Beautiful pictures! You did a great job.

I looked at the title of the series and it sure the hell looked like “beach nipples” to me!

This makes me think of the scene in American Beauty where Ricky shows his footage of the plastic bag dancing in the wind. It’s marvelous to encounter an aesthetic sensibility that makes you want to scream “Yes! I see the same beauty there that you do, thank you for capturing it.”

blushes

Aw, um… Gosh. Thank you.

Funny thing is, I’ve always seen beauty in stuff like this. I was going through an old box of photos a while ago and came to some pictures I’d taken waaaaaaaaaaayyyyyyyy back when I was a teenager, with an ancient (even then) all-manual, need-a-handheld-light-meter little camera, and black and white film. And by damn if I wasn’t doing this sort of photography even back then. Hopefully I’ve learned and grown over the last, what – 45 years? Good grief.

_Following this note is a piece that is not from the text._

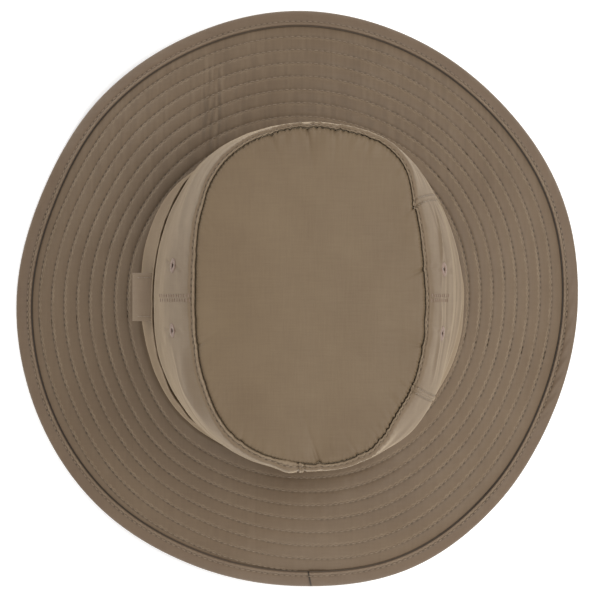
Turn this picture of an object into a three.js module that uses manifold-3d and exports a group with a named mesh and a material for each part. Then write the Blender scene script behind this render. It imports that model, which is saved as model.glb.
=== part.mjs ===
// A soft outback hat: an oval flat-topped cloth crown on a wide quilted brim.
// Millimetres, +Z up. The origin is on the surface the hat rests on, under the middle
// of its outline. +Y is the front, +X the wearer's right. Angles are in degrees about
// the crown's axis, 0 at the wearer's right and 90 at the front.
import * as THREE from 'three';
import { mergeVertices } from 'three/addons/utils/BufferGeometryUtils.js';
import Module from 'manifold-3d';

// ---- driving dimensions -------------------------------------------------------------
const GAP = 0.3;                     // clear space between neighbouring pieces
const AXIS = { x: 0.78, y: -1.21 };  // the crown's axis from the middle of the outline

const CROWN_CLOTH = 1.4;             // shell and lining together
const BAND_HEIGHT = 30;
const BAND_SWELL_HEIGHT = 8;         // where the band is widest, above its lower seam
const WALL_TUCK = 2.0;               // how far the wall hangs out over the band
const FOLD_HEIGHT = 4.5;             // of the wall's lowest fold, above the band
const BELLY_HEIGHT = 66;             // above the crown seam
const SHOULDER = { out: 3.0, down: 2.1 };
const WALL_ROWS = 10;                // points up the wall
const SEAM_GAP_RADIUS = 75;          // where the upright seams are GAP wide on each side

const TIP = { height: 135.5, saddle: 2.0, tilt: 1.0, dome: 2.2, roll: 0.9, rollWidth: 3.5 };
const TIP_RINGS = [1, 0.975, 0.93, 0.8, 0.6, 0.35];  // share of the tip's radius

const BRIM_CLOTH = 1.8;              // two layers of cloth, stitched together
const LEDGE = 3.0;                   // seam allowance of the brim inside the band
const BRIM_ROWS = 6;                 // points across the slope of the brim
const BINDING = { width: 9.2, tape: 1.0, bevel: 0.7 };

const LABEL = { front: 16.2, back: -12.2, reach: 94.6, thick: 1.8, rootDrop: 2.0, endDrop: 8.5 };
const EYELET = { outer: 3.6, inner: 1.9, thick: 1.9, sides: 16, facets: 6 };

// The three cloth panels of the crown's wall, each between two upright seams.
// lean is how far a seam's lower end lies from its upper end, in degrees.
const SEAMS = {
  front_right: { top: 39, lean: -6 },
  centre_back: { top: 271, lean: 0 },
  rear_right: { top: 322.5, lean: 3 },
};
const PANELS = [
  { name: 'side_wall_right', from: 'rear_right', to: 'front_right', steps: 13, turn: -360 },
  { name: 'side_wall_left', from: 'front_right', to: 'centre_back', steps: 38, turn: 0 },
  { name: 'side_wall_back', from: 'centre_back', to: 'rear_right', steps: 9, turn: 0 },
];

// Crown sections: radii of the band at its swell, the fold over the band, the belly of
// the wall and the seam round the tip.
const CROWN_SECTIONS = [
  { angle: 0, band: 94.5, fold: 92.0, belly: 84.0, tip: 69.1 },
  { angle: 20, band: 95.0, fold: 94.0, belly: 87.7, tip: 71.8 },
  { angle: 40, band: 95.8, fold: 97.3, belly: 95.5, tip: 82.1 },
  { angle: 50, band: 95.6, fold: 98.0, belly: 98.8, tip: 91.3 },
  { angle: 60, band: 95.0, fold: 98.0, belly: 100.4, tip: 96.1 },
  { angle: 80, band: 94.0, fold: 96.5, belly: 99.6, tip: 95.0 },
  { angle: 100, band: 93.4, fold: 95.0, belly: 97.3, tip: 91.8 },
  { angle: 120, band: 94.2, fold: 96.0, belly: 93.5, tip: 84.0 },
  { angle: 140, band: 96.2, fold: 89.5, belly: 83.0, tip: 69.7 },
  { angle: 160, band: 93.1, fold: 83.9, belly: 75.5, tip: 59.4 },
  { angle: 180, band: 90.2, fold: 81.6, belly: 73.5, tip: 56.2 },
  { angle: 200, band: 91.3, fold: 84.4, belly: 76.2, tip: 58.9 },
  { angle: 220, band: 93.6, fold: 88.2, belly: 81.5, tip: 67.0 },
  { angle: 245, band: 93.4, fold: 92.0, belly: 89.5, tip: 81.6 },
  { angle: 270, band: 92.8, fold: 92.4, belly: 93.8, tip: 88.2 },
  { angle: 295, band: 93.8, fold: 93.2, belly: 94.8, tip: 89.6 },
  { angle: 310, band: 95.2, fold: 94.0, belly: 95.5, tip: 81.6 },
  { angle: 325, band: 95.2, fold: 92.6, belly: 91.5, tip: 76.5 },
  { angle: 340, band: 94.8, fold: 91.2, belly: 85.8, tip: 71.8 },
];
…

Heh – thinking of those ancient photos drove me to dig them out. My, my! I’m off to scan them into jpegs and see what you think.

And by golly, the ancient photos have been found, scanned into jpegs, and uploaded into a Webshots album!

They’ve also moved me to open a thread in Cafe Society, to talk about how one’s earliest work is reflected (or not) in one’s mature work.

Beautiful!

God’s fingerprint.

Beautiful pictures - you’ve given me impetus to work on getting my slideshow of winter pictures on the net.

To my dismay I’ve never had the opportunity to do field work up there. There was one time though that someone here had a thread asking to help identify a formation and in my research I did see just what you mention. It’s quite a story they tell to anyone willing to listen.

Those B&Ws are wonderful.

Thank you! I hope someday you do get a chance to do fieldwork here. We’ve got some lovely eskers for you, lots of nice rock outcroppings, and beaches just teeming with all sorts of earthy goodness.

Would you like it if I wandered over to our more pebbly shores and did some studies of beach pebbles?

Oh, and are you (I shamelessly hope :D) sharing the link to my ripples album with your colleagues?